Num dia ainda recente logo pela manhãzinha, as populações servidas pela centenária e bela linha do Corgo, reduzida pelos erros humanos á distância entre a Régua e Vila Real, acordaram sobressaltadas. Não que se tenha sentido estampido de choque de locomotivas ou sobressaltos terríveis de desastre ferroviário, mas sim porque nesse dia e por mais uns não se sabe quantos, o comboio ia e vai deixar de apitar por entre os montes daqui a pouco pintados pelas cores das parras das videiras.
O rio Corgo vai continuar no seu fado de correr até ao sublime Douro, mas agora sem a companhia dos olhos que são janelas de almas dos passageiros do comboio. A vê-lo da linha, só as danadas cigarras quem nem o calor cala.
Sobressaltaram-se as pessoas, e mostraram-se atentos mas cautelosos os políticos que também o são, entenda-se bem. De quem decide veio a mensagem de que os alarmes são infundados, uma vez que linha vai reabrir-se depois das obras que a tornarão mais segura. Mas não se aquietaram totalmente os espíritos.
Primeiramente ninguém tinha dito cabalmente o que se pretende com a medida que pára as locomotivas, mas depois esclareceram e referiram a falta de segurança evidente que na existência de bom senso, não deixa alternativa para o desligar dos motores numa medida de antes prevenir que remediar.
Sem argumentos ficaram então aqueles que deviam e devem dizer algo. É compreensível e desejável, pois em democracia deve sempre acreditar-se na palavra dada pelos responsáveis, muito mais quando estes são titulares dos mais elevados cargos da Nação. Muito enferma andaria a nossa periclitante democracia se assim não fosse. Exemplos de assim não ser, não faltam, mas enfim, é o mínimo que se pode fazer pelos nossos governantes neste tempo que mais parece sem governo e sem tino por aí mundo afora.
A ser conforme dizem, vai gastar-se na linha do Corgo em obras de requalificação para cima de uma pipa de dinheiro. Para cima de um tonel, pode dizer-se mesmo. Um milhão de euros, nada mais nada menos do que 200 mil contos em dinheiro de antigamente, por quilometro de via nos 26 entre as duas estações ainda em serviço, que de Vila Real para cima ela foi transformada numa coisa qualquer para se andar de bicicleta.

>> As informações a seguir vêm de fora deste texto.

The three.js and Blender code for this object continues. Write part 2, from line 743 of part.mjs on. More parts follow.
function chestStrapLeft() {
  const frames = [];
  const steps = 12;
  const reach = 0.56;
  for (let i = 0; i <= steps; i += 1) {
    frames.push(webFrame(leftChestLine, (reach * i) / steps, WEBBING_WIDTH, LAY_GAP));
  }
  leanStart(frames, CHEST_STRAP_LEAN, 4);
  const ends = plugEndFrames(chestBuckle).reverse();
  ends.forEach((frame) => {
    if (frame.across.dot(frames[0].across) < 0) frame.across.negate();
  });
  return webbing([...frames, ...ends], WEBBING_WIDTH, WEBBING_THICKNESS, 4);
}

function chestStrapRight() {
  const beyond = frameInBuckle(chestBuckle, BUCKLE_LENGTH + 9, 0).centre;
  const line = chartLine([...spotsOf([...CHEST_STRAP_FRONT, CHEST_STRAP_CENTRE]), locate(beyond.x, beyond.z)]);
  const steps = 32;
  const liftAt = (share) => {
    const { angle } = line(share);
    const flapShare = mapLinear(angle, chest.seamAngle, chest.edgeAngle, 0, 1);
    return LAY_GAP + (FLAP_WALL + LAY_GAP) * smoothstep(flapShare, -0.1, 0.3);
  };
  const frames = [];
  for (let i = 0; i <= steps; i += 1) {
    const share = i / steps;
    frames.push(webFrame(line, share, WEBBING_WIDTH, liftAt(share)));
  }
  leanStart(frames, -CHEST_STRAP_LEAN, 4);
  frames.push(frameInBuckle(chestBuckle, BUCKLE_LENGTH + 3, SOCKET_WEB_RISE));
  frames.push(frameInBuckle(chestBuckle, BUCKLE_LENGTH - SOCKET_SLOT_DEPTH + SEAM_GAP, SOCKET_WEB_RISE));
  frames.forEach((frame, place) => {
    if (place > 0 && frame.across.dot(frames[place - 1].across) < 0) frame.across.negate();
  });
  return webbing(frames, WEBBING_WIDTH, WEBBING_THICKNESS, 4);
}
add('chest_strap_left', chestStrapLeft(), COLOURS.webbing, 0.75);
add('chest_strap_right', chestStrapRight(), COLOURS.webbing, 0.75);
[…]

Mesmo assim, torceu-se o nariz. Diz o povo que quando a esmola é grande o santo desconfia, e nada se perde em haver nisto a ausência de acreditar cego. A contribuir para a desconfiança, esteve e está o facto de ainda muito recentemente se terem verificado obras consideráveis na linha no sentido da sua manutenção. Garantem alguns que sabem da coisa, que nunca ela foi tão segura. Mas para mim, quem sabe, sabe, e quem manda pode.
Convém é que haja atenção, muita atenção. Hoje os responsáveis da empresa dos comboios são uns, mas amanhã podem ser outros. Além do mais, agora a responsabilidade política está nuns, neste caso, numa senhora que dizem ser especialista em comboios, mas daqui a uns meses o mais certo é estar nas mãos de outra pessoa deste ou de outro partido do poder.

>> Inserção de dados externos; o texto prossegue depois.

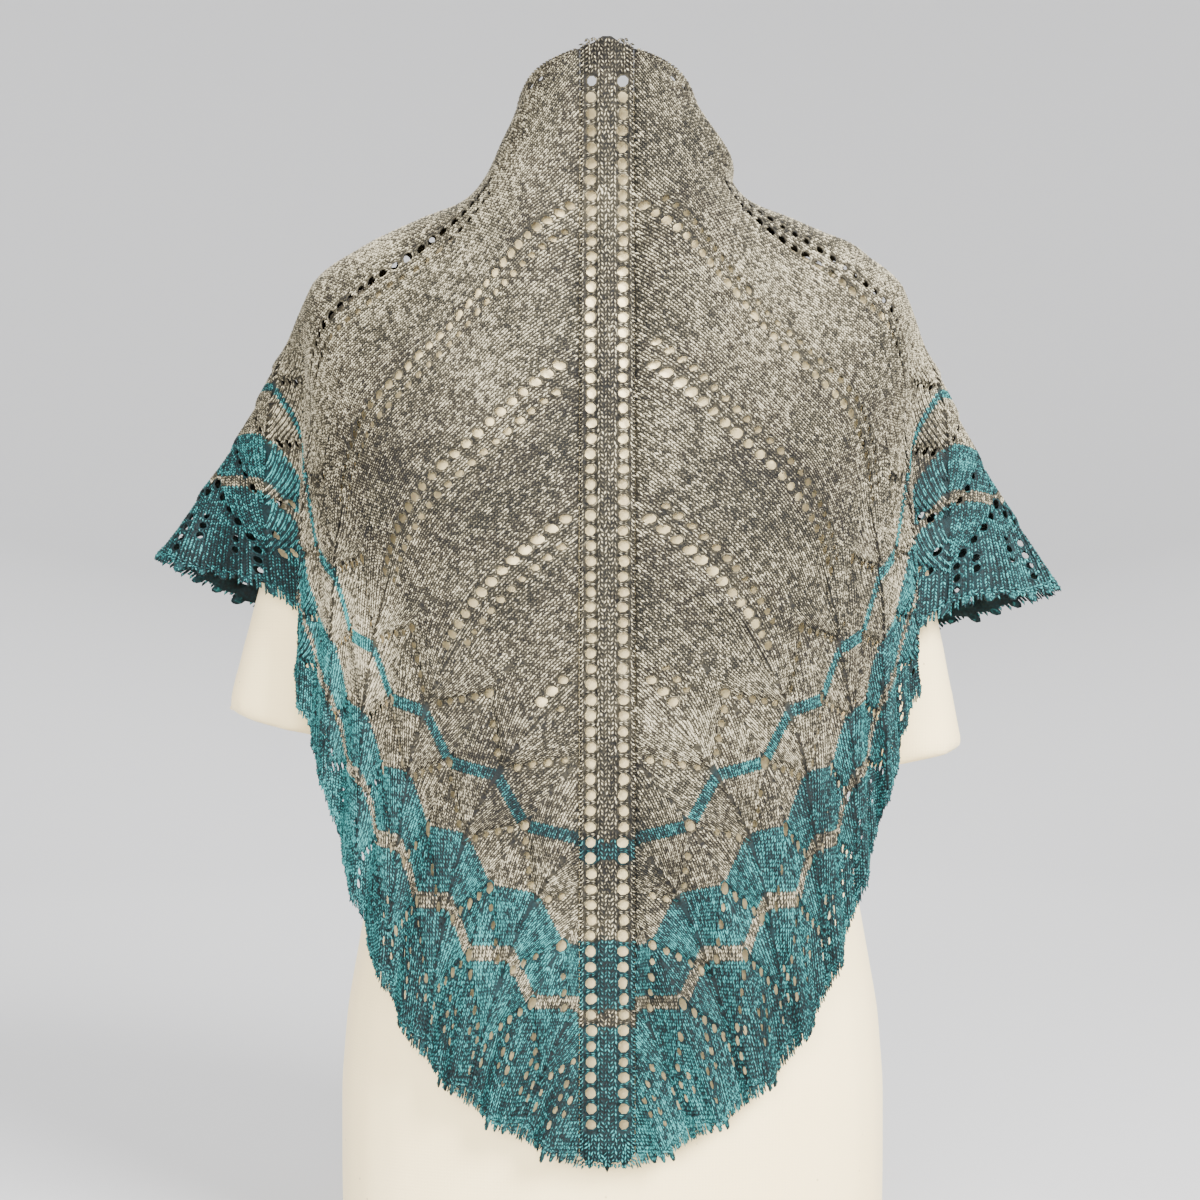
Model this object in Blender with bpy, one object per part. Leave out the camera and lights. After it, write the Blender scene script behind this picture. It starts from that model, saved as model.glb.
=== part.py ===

Cautela e caldos de galinha, impõem-se pois no caso da linha do Corgo que jamais pode ser definitivamente encerrada. Prometem-nos muito, mas nós desconfiamos não nos faltando razões para sermos cépticos. Eu lembro-me do abandono da linha do Douro do Marco de Canavezes para cá, e sinto uma estranha sensação. Podem dizer-me que ela é objecto das atenções devidas, mas não me esqueço que viajo nela nas mesmas carruagens de há 40 anos, num percurso temporal fora de época. No século XXI que é este, para o cem quilómetros entre A Régua e o Porto, o comboio não conseguiu ainda afirmar-se como alternativa ao automóvel, num país que aposta agora na construção de uma linha TGV, com se sabe o último grito em comboios que de tão rápidos serem se calhar nem apitam.
No outro extremo, temos preciosidades como os seus congéneres em nome, primos muito afastados, na linha do Corgo que mesmo sendo ronceiros e circularem a velocidades de dar o sono, são tão ou mais dignos e necessários que qualquer outro, pelo menos para nós que também somos filhos de Deus. Por isso, o comboio na linha do Corgo deve continuar a apitar e nós devemos exigi-lo. Prometem-nos que assim vai ser, e nós acreditámos. Estamos nisto pelo menos para já, sentados na estação da esperança.